### WHAT THE TASK ASKS:
Return the whole listing exactly as it stands.

start

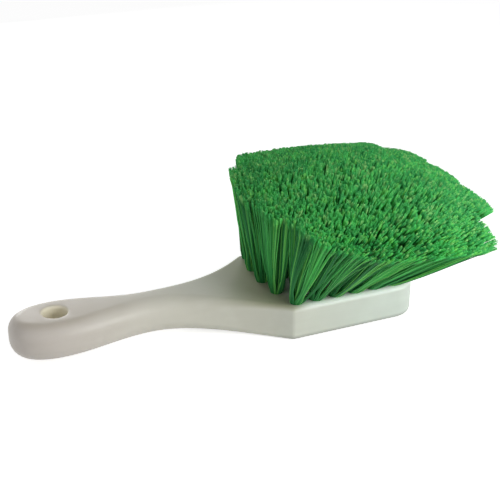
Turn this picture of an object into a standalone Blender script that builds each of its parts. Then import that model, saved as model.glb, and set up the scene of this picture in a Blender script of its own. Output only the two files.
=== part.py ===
"""Short-handled scrub brush: one moulded block with its handle, and machine-set tufts of bristles.

Metres, +Z up. The brush lies on its back, bristles up. The origin is the centre of the head's
flat back, +X runs from the handle to the front of the head, +Y is across it.
"""
import math

import bpy
from mathutils import Vector

# Head of the block
HEAD_LENGTH = 0.076
HEAD_WIDTH = 0.0735
HEAD_THICKNESS = 0.019
FRONT_CORNER_RADIUS = 0.014
SHOULDER_CORNER_RADIUS = 0.004
HEAD_TOP_EDGE_RADIUS = 0.003
HEAD_BACK_EDGE_RADIUS = 0.0028

# Handle, measured back from the shoulders, where the head ends
HANDLE_LENGTH = 0.1385
SHOULDER_FLARE_ANGLE = math.radians(39.0)
NECK_DISTANCE = 0.067
NECK_WIDTH = 0.0206
NECK_THICKNESS = 0.0199
NECK_LIFT = 0.0041
NECK_EDGE_RADIUS = 0.0087
BUTT_END_LENGTH = 0.0245
BUTT_WIDTH = 0.0355
BUTT_THICKNESS = 0.0196
BUTT_LIFT = 0.0047
BUTT_EDGE_RADIUS = 0.0077
BUTT_ROUNDNESS = 2.3

# Hanging hole through the butt
HANG_HOLE_DIAMETER = 0.0125
HANG_HOLE_FROM_END = 0.0235
HANG_HOLE_RIM_RADIUS = 0.0015

# Tuft holes, drilled from the head's top on leaning axes
TUFT_ROWS = 5
TUFT_COLUMNS = 7
TUFT_HOLE_DIAMETER = 0.0065
TUFT_HOLE_DEPTH = 0.0130
TUFT_SIDE_MARGIN = 0.0061
TUFT_FRONT_MARGIN = 0.0050
TUFT_REAR_OVERHANG = 0.0012
REAR_BOW = 0.005
HOLE_LEAN_SHARE = 0.4
ROW_LETTERS = "abcdefghi"

# Bristles: a folded bundle in each hole, its strands fanned out to the trimmed surface
REAR_TRIM_LENGTH = 0.0580
FRONT_TRIM_LENGTH = 0.0645
RING_STRANDS = (3, 9)
RING_RADIUS_SHARES = (0.38, 1.0)
STRAND_ROOT_RADIUS = 0.00048
STRAND_TIP_RADIUS = 0.0011
KNOT_RISE = 0.0014
KNOT_CLEARANCE = 0.0005
STRAND_EMBED = 0.0010
STRAND_ROOT_CLEARANCE = 0.0003
SPREAD_SHARE = 0.82

# Lean in degrees and share of the trimmed length in nine places of the head. Each row runs from the
# rear to the front, and the rows are the near side (-Y), the centre line and the far side.
FORWARD_LEANS = ((0.8, 10.6, 62.1), (-11.6, 14.1, 41.7), (7.1, 30.9, 40.8))
SIDE_LEANS = ((-25.2, -47.1, -34.9), (-8.9, 3.4, -1.1), (15.9, 20.6, 34.9))
TRIM_SHARES = ((0.975, 0.886, 0.941), (0.975, 1.019, 0.905), (0.966, 1.005, 1.023))

# Flat wire anchor across the fold of each bundle; its ends reach for the wall of the hole
ANCHOR_THICKNESS = 0.0005
ANCHOR_HEIGHT = 0.0024
ANCHOR_SEAT = 0.0020
ANCHOR_CLEARANCE = 0.0003

# How finely curves are cut into flat faces
EDGE_STEPS = 3
ARC_STEPS = 6
CURVE_STEPS = 8
HOLE_SIDES = 12
HANG_HOLE_SIDES = 24
RIM_STEPS = 3
STRAND_SIDES = 3
CUT_OVERRUN = 0.004
SHARP_ANGLE = math.radians(40.0)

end

### ANSWER TO THIS PROBLEM:
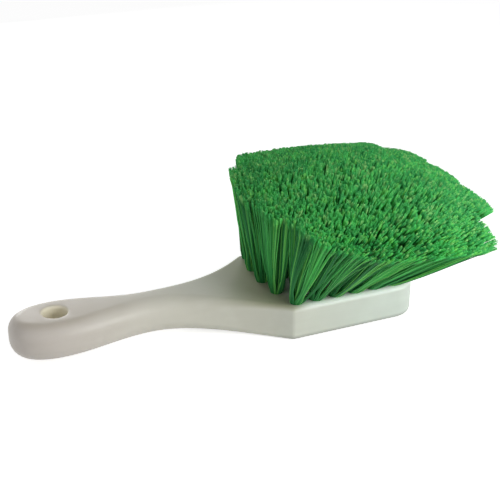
Turn this picture of an object into a standalone Blender script that builds each of its parts. Then import that model, saved as model.glb, and set up the scene of this picture in a Blender script of its own. Output only the two files.
=== part.py ===
"""Short-handled scrub brush: one moulded block with its handle, and machine-set tufts of bristles.

Metres, +Z up. The brush lies on its back, bristles up. The origin is the centre of the head's
flat back, +X runs from the handle to the front of the head, +Y is across it.
"""
import math

import bpy
from mathutils import Vector

# Head of the block
HEAD_LENGTH = 0.076
HEAD_WIDTH = 0.0735
HEAD_THICKNESS = 0.019
FRONT_CORNER_RADIUS = 0.014
SHOULDER_CORNER_RADIUS = 0.004
HEAD_TOP_EDGE_RADIUS = 0.003
HEAD_BACK_EDGE_RADIUS = 0.0028

# Handle, measured back from the shoulders, where the head ends
HANDLE_LENGTH = 0.1385
SHOULDER_FLARE_ANGLE = math.radians(39.0)
NECK_DISTANCE = 0.067
NECK_WIDTH = 0.0206
NECK_THICKNESS = 0.0199
NECK_LIFT = 0.0041
NECK_EDGE_RADIUS = 0.0087
BUTT_END_LENGTH = 0.0245
BUTT_WIDTH = 0.0355
BUTT_THICKNESS = 0.0196
BUTT_LIFT = 0.0047
BUTT_EDGE_RADIUS = 0.0077
BUTT_ROUNDNESS = 2.3

# Hanging hole through the butt
HANG_HOLE_DIAMETER = 0.0125
HANG_HOLE_FROM_END = 0.0235
HANG_HOLE_RIM_RADIUS = 0.0015

# Tuft holes, drilled from the head's top on leaning axes
TUFT_ROWS = 5
TUFT_COLUMNS = 7
TUFT_HOLE_DIAMETER = 0.0065
TUFT_HOLE_DEPTH = 0.0130
TUFT_SIDE_MARGIN = 0.0061
TUFT_FRONT_MARGIN = 0.0050
TUFT_REAR_OVERHANG = 0.0012
REAR_BOW = 0.005
HOLE_LEAN_SHARE = 0.4
ROW_LETTERS = "abcdefghi"

# Bristles: a folded bundle in each hole, its strands fanned out to the trimmed surface
REAR_TRIM_LENGTH = 0.0580
FRONT_TRIM_LENGTH = 0.0645
RING_STRANDS = (3, 9)
RING_RADIUS_SHARES = (0.38, 1.0)
STRAND_ROOT_RADIUS = 0.00048
STRAND_TIP_RADIUS = 0.0011
KNOT_RISE = 0.0014
KNOT_CLEARANCE = 0.0005
STRAND_EMBED = 0.0010
STRAND_ROOT_CLEARANCE = 0.0003
SPREAD_SHARE = 0.82

# Lean in degrees and share of the trimmed length in nine places of the head. Each row runs from the
# rear to the front, and the rows are the near side (-Y), the centre line and the far side.
FORWARD_LEANS = ((0.8, 10.6, 62.1), (-11.6, 14.1, 41.7), (7.1, 30.9, 40.8))
SIDE_LEANS = ((-25.2, -47.1, -34.9), (-8.9, 3.4, -1.1), (15.9, 20.6, 34.9))
TRIM_SHARES = ((0.975, 0.886, 0.941), (0.975, 1.019, 0.905), (0.966, 1.005, 1.023))

# Flat wire anchor across the fold of each bundle; its ends reach for the wall of the hole
ANCHOR_THICKNESS = 0.0005
ANCHOR_HEIGHT = 0.0024
ANCHOR_SEAT = 0.0020
ANCHOR_CLEARANCE = 0.0003

# How finely curves are cut into flat faces
EDGE_STEPS = 3
ARC_STEPS = 6
CURVE_STEPS = 8
HOLE_SIDES = 12
HANG_HOLE_SIDES = 24
RIM_STEPS = 3
STRAND_SIDES = 3
CUT_OVERRUN = 0.004
SHARP_ANGLE = math.radians(40.0)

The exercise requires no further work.